SUPPLIED INFORMATION —

* * * * *

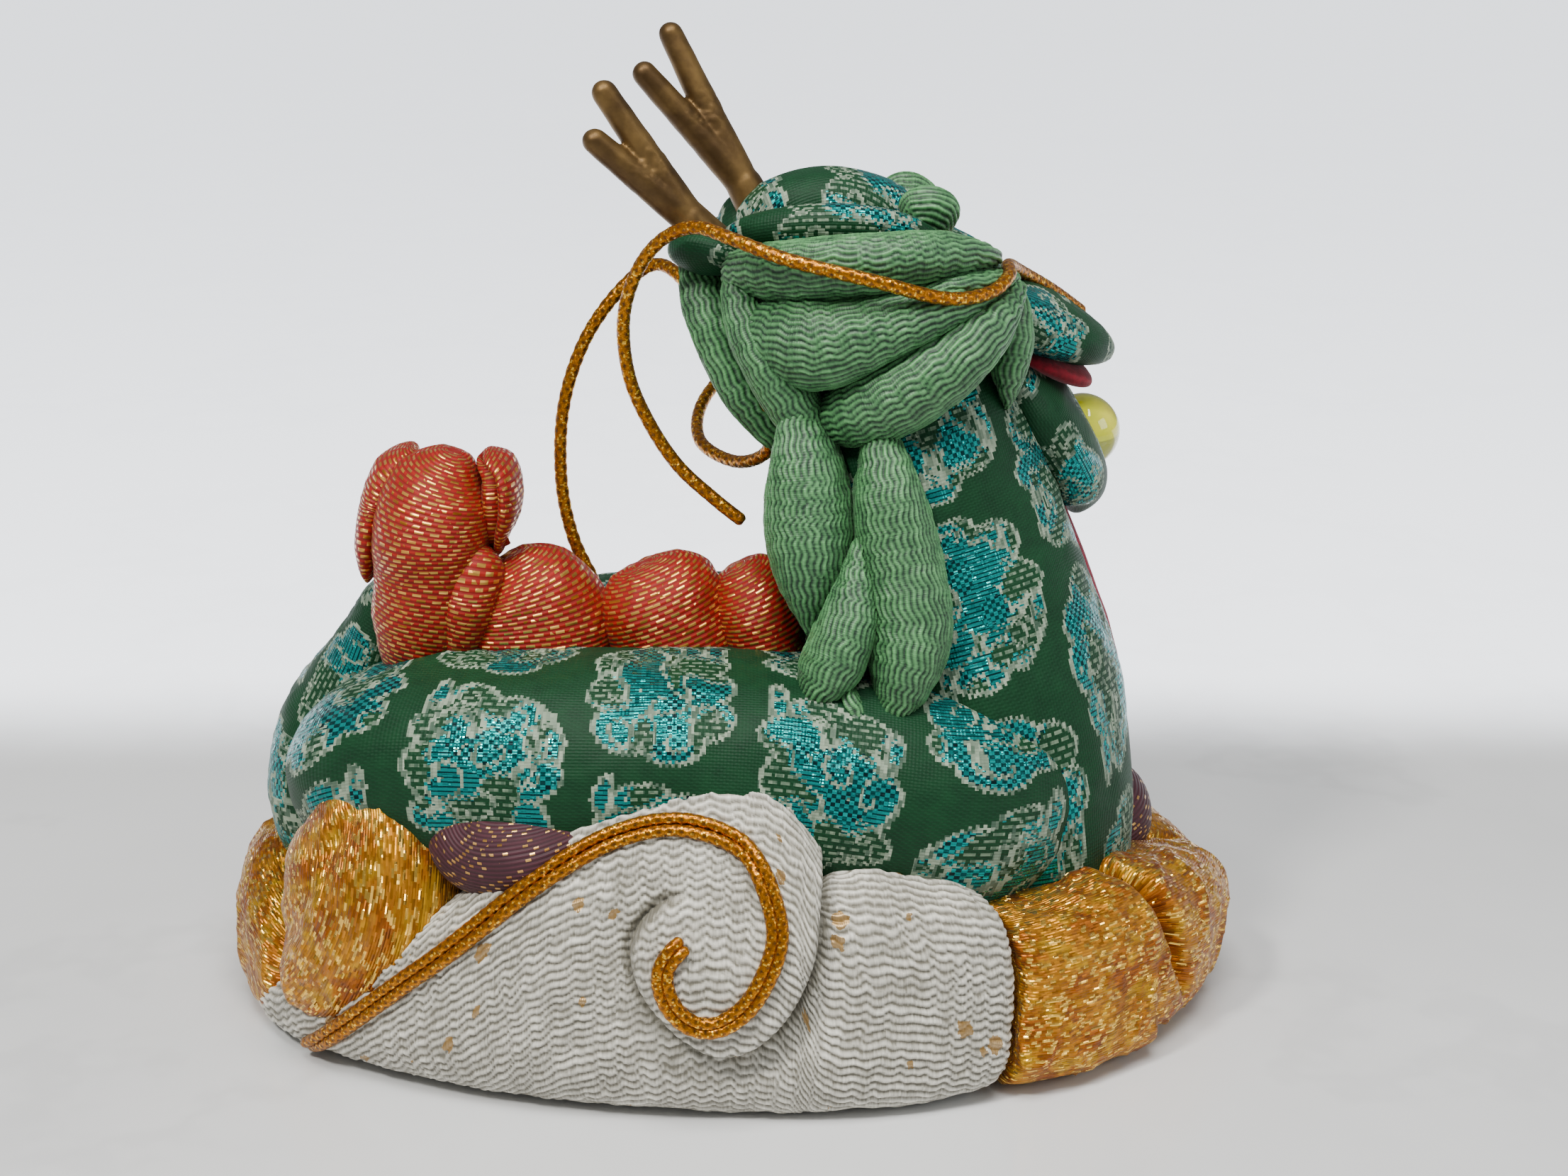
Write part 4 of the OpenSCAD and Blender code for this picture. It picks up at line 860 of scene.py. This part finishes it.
def base_grids(node):
    kind = KIND[node]
    ds, da, _ = FINE[kind]
    if node in HIDDEN:
        ds, da = ds * 1.5, da * 1.4
    if node in ("neck_near", "neck_far", "neck_belly"):
        return fit([wrap_grid(*{"neck_near": (0, 182), "neck_far": (182, 305), "neck_belly": (-55, 0)}[node], ds, da)], node)
    far = {"mane_far_top": "mane_top_band", "mane_far_middle": "mane_middle", "mane_far_diagonal": "mane_diagonal", "mane_far_cheek": "mane_cheek_tuft", "mane_far_lower": "mane_lower_right"}
    grids = []
    for what, P, kw in SHAPES[far.get(node, node)]:
        g = (cloud_grid if what == "cloud" else roll_grid)(P, ds=ds, da=da, **kw)
        if node == "mane_far_lower":
            flip(g, np.array([0, -0.5, 0]), (0, 1, 0))
        elif node in far:
            flip(g, np.array([18, 5.6, 0]), (-0.196, 0.98, 0))
        grids.append(g)
    return grids if node == "cloud_gold_right" else fit(grids, node)


# ------------------------------------------------------------------ the cords, first
def tube_frames(R, d, ds):
    k = len(R) - 1
    T = np.linspace(0, 1, k * 80 + 1)
    C = curve(R, T)
    L = np.concatenate([[0], np.cumsum(np.linalg.norm(np.diff(C, axis=0), axis=1))])
    n = max(8, int(L[-1] / ds))
    s = np.linspace(0, L[-1], n + 1)
    C = np.stack([np.interp(s, L, C[:, i]) for i in range(3)], 1)
    D = unit(np.gradient(C, axis=0))
    N = np.zeros_like(C)
    v = np.array([0.3, 0.1, 1.0])
    for i in range(len(C)):
        v = v - D[i] * (v @ D[i])
        v = v / np.linalg.norm(v)
        N[i] = v
    return C, D, N, np.cross(D, N), s


def braid(name, R, d, sides=20, ds=0.22, lay=1.7, n_strand=4, frames=None):
    C, D, N, B, s = frames if frames else tube_frames(np.asarray(R, float), d, ds * DET)
    a = 2 * math.pi * np.arange(sides) / sides
    A, S = np.meshgrid(a, s)
    p = 0.5 + 0.5 * np.cos(n_strand * A + 2 * math.pi * S / lay)
    q = 0.5 + 0.5 * np.cos(n_strand * A - 2 * math.pi * S / lay)
    ridge = np.maximum(p, q)
    r = d / 2 * (0.90 + 0.12 * ridge)
    ends = np.minimum(np.minimum(S - 0, S[-1, 0] - S) / (0.35 * d), 1)
    r = r * (0.55 + 0.45 * np.sqrt(np.clip(ends, 0, 1)))
    X = C[:, None] + N[:, None] * (r * np.cos(A))[..., None] + B[:, None] * (r * np.sin(A))[..., None]
    g = dict(X=X, tips=np.vstack([C[0], C[-1]]), U=s, a=a, t=s / s[-1], mirror=False, caps="tip", ridge=ridge)
    N_ = grid_normals(X)
    g["sign"] = np.sign(np.sum(N_ * (X - C[:, None])))
    g["Uv"] = np.repeat(s[:, None], sides + 1, 1)
    g["V"] = np.repeat((np.arange(sides + 1) * math.pi * d / sides)[None], len(s), 0)
    return shell(name, g, M_CORD), C, s[-1]


WHISKERS = {
    "whisker_near": [[50, 14, 95], [45, 9, 99], [40, 3, 102.5], [37.5, -4, 104.5], [37, -10, 104], [34, -14.5, 102.5], [28, -18.5, 102.5], [19, -20.5, 105], [8, -19, 107.5],
                     [1, -15, 109.5], [-4, -11, 110.5], [-8.5, -8, 108.5], [-12, -6, 104], [-14, -5, 97.5], [-13.5, -5, 90], [-11, -5, 83.5], [-7, -6, 77.5], [-2, -7, 73], [2, -8, 70]],
    "whisker_far": [[51, 18, 93], [45, 22, 96.5], [36, 27.5, 98.5], [25, 32, 97], [13, 33, 92.5], [3, 28.5, 87], [-4, 19, 81.5], [-4.5, 9, 77.5], [1, 0, 76.5],
                    [5.5, -6, 80], [4, -8, 87], [-1, -6, 95], [-5.5, -2, 101.5], [-10, 3, 103.5], [-15, 3, 100], [-20, 2, 93], [-23, 1, 84], [-23.5, 0, 74], [-22, -1, 66], [-19, -2, 59.5]],
}
WHISKER_D = 1.8
for _name, _R in WHISKERS.items():
    _ob, _C, _L = braid(_name + "_cord", _R, WHISKER_D)
    finish_piece(_ob, [_name])
    _L * MM
    print("CORD", _name, round(_L, 1), "mm")

# ------------------------------------------------------------------ the padded pieces
CURL = np.array([(12.4, 33.7), (12.2, 28.9), (11.3, 22.4), (8.3, 16), (3.5, 11.4), (-1.5, 10.6), (-6.4, 13.5), (-10.3, 18.1), (-11.9, 22.9), (-11, 26.5), (-8.2, 29.6), (-4.3, 31.1)], float)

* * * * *

CHALLENGE — Include the first line, the line containing "return C, D, N, np.cross(D, N), s", and every line between them, copied exactly from the material above; output no other line.

RESULT FOR THIS TASK —
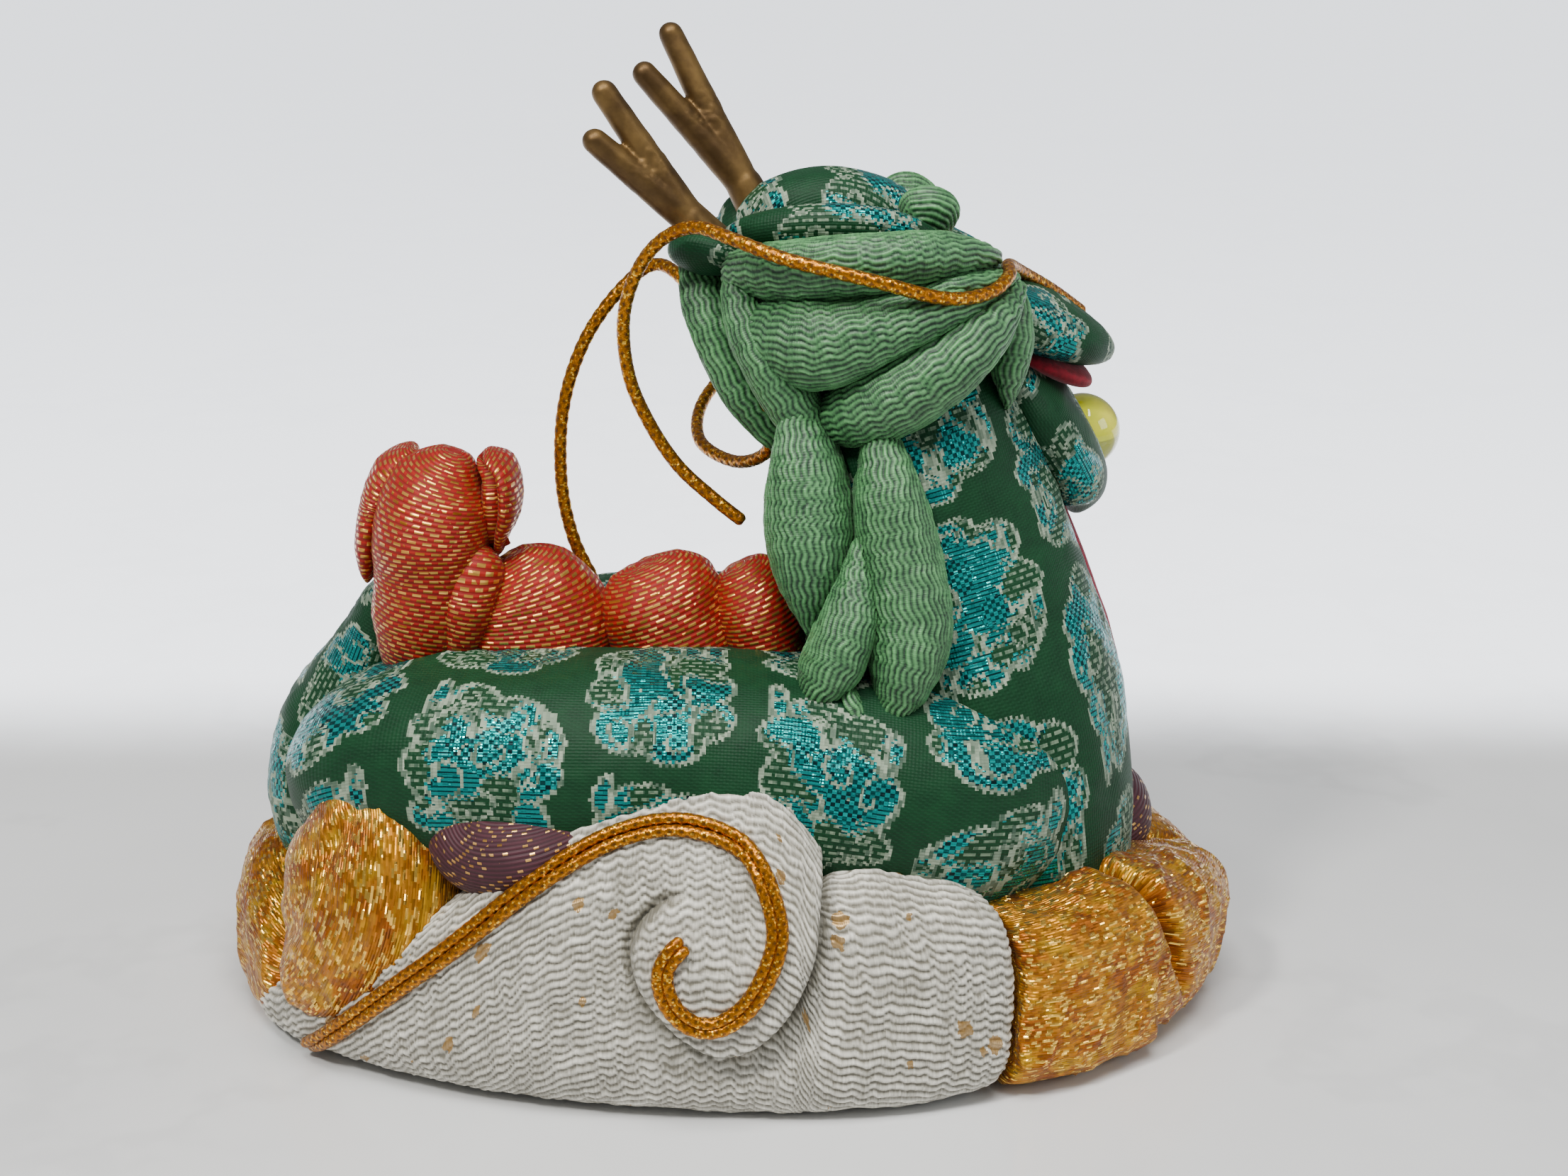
Write part 4 of the OpenSCAD and Blender code for this picture. It picks up at line 860 of scene.py. This part finishes it.
def base_grids(node):
    kind = KIND[node]
    ds, da, _ = FINE[kind]
    if node in HIDDEN:
        ds, da = ds * 1.5, da * 1.4
    if node in ("neck_near", "neck_far", "neck_belly"):
        return fit([wrap_grid(*{"neck_near": (0, 182), "neck_far": (182, 305), "neck_belly": (-55, 0)}[node], ds, da)], node)
    far = {"mane_far_top": "mane_top_band", "mane_far_middle": "mane_middle", "mane_far_diagonal": "mane_diagonal", "mane_far_cheek": "mane_cheek_tuft", "mane_far_lower": "mane_lower_right"}
    grids = []
    for what, P, kw in SHAPES[far.get(node, node)]:
        g = (cloud_grid if what == "cloud" else roll_grid)(P, ds=ds, da=da, **kw)
        if node == "mane_far_lower":
            flip(g, np.array([0, -0.5, 0]), (0, 1, 0))
        elif node in far:
            flip(g, np.array([18, 5.6, 0]), (-0.196, 0.98, 0))
        grids.append(g)
    return grids if node == "cloud_gold_right" else fit(grids, node)


# ------------------------------------------------------------------ the cords, first
def tube_frames(R, d, ds):
    k = len(R) - 1
    T = np.linspace(0, 1, k * 80 + 1)
    C = curve(R, T)
    L = np.concatenate([[0], np.cumsum(np.linalg.norm(np.diff(C, axis=0), axis=1))])
    n = max(8, int(L[-1] / ds))
    s = np.linspace(0, L[-1], n + 1)
    C = np.stack([np.interp(s, L, C[:, i]) for i in range(3)], 1)
    D = unit(np.gradient(C, axis=0))
    N = np.zeros_like(C)
    v = np.array([0.3, 0.1, 1.0])
    for i in range(len(C)):
        v = v - D[i] * (v @ D[i])
        v = v / np.linalg.norm(v)
        N[i] = v
    return C, D, N, np.cross(D, N), s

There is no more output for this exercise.